Why Seeing is Believing
We all process huge quantities of information every day. That information relates to the business or profession we work in and our personal lives, such as investment information, financial obligations, our children’s school performance, and even how well our favorite sports teams are doing.
To make sense of all of this information, we generally organize it in some fashion so that we can see what is happening over time.
With our children, for example, we look at their current grades and combine them with past performance to come up with that all-important grade point average.
How The Prostate Cancer PSA Tracker Saves Lives
We created the PSA Tracker as an easy trend visualization tool to reduce men’s risk of receiving a surprise metastatic prostate cancer diagnosis.
It’s a very simple device and can be downloaded from the “PSA Tracker” tab at our home website, 29000Men.org. The PSA Tracker is a simple matrix that holds date and total and Free PSA values.
Once the annual PSA values are entered, simply connect the dots. If the trend line is up, its time to talk with a doctor. If the total value changes more than .75 from one year to the next, this is of immediate concern.

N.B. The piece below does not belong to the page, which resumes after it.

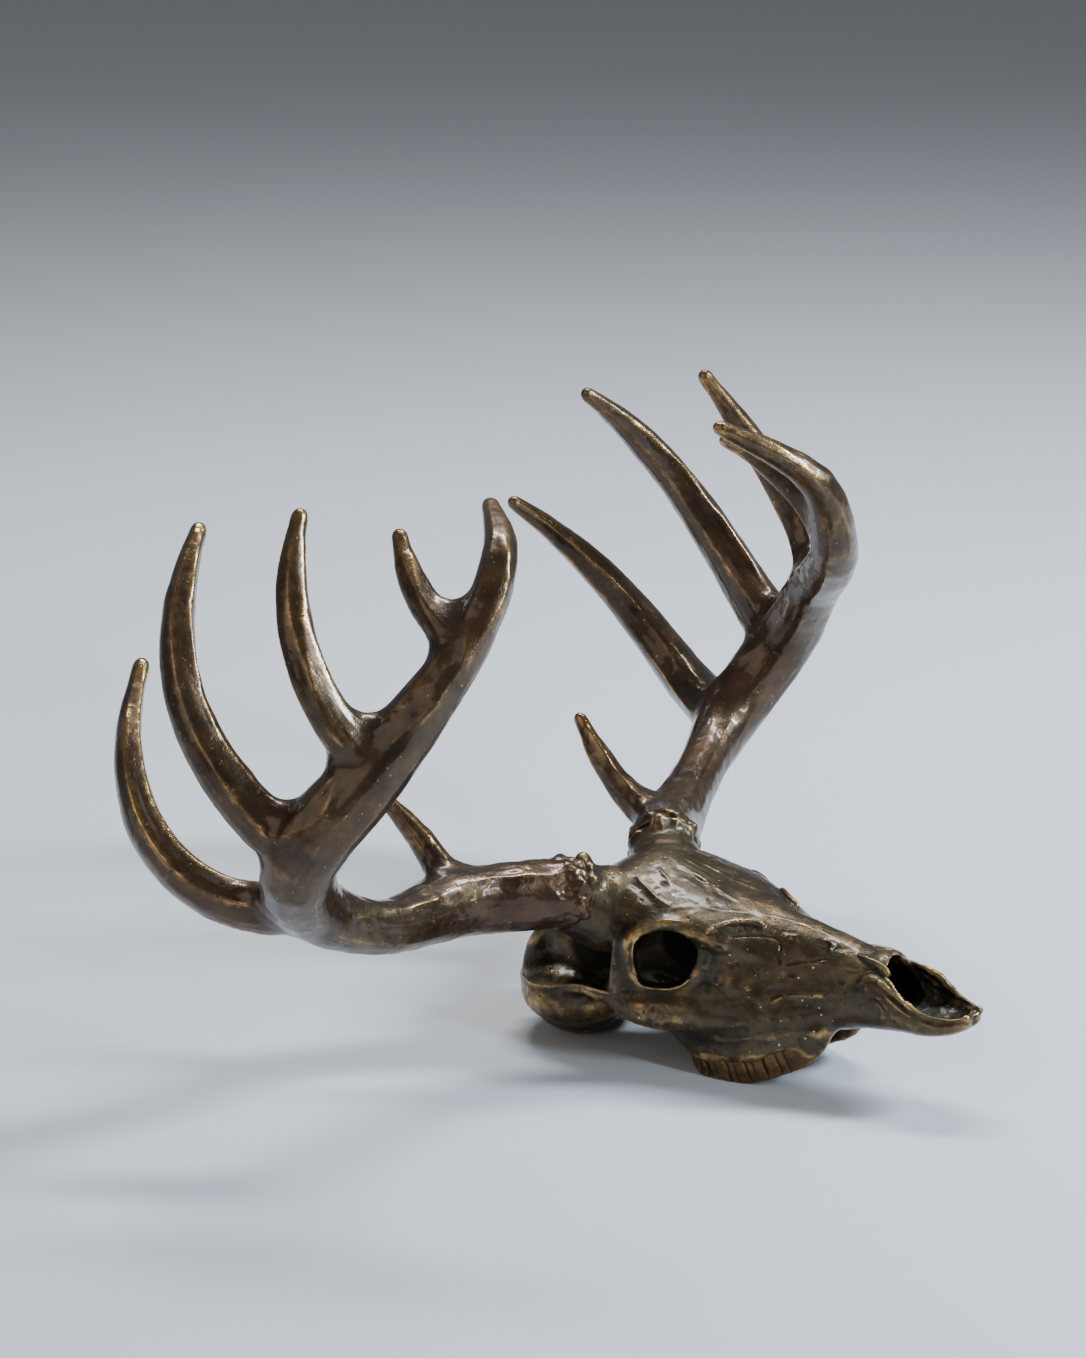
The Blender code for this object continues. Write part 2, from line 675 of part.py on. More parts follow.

The Free PSA should be equal to or greater than the total PSA number. For example, with a total PSA of 2.0, the Free should value should be .50 or greater. Again, if the Free to total PSA ratio is less than .25, it’s time for a conversation with an urologist.
Why People Seem to “Get” the Data Visualization of the PSA Tracker
I’ve had dozens and dozens of conversation with men and women since I started this trip and they almost invariably are theoretical until I pull out the PSA Tracker and show them the simple matrix. Once I do that, they instantly see what they need to do and the danger signal they need to watch for.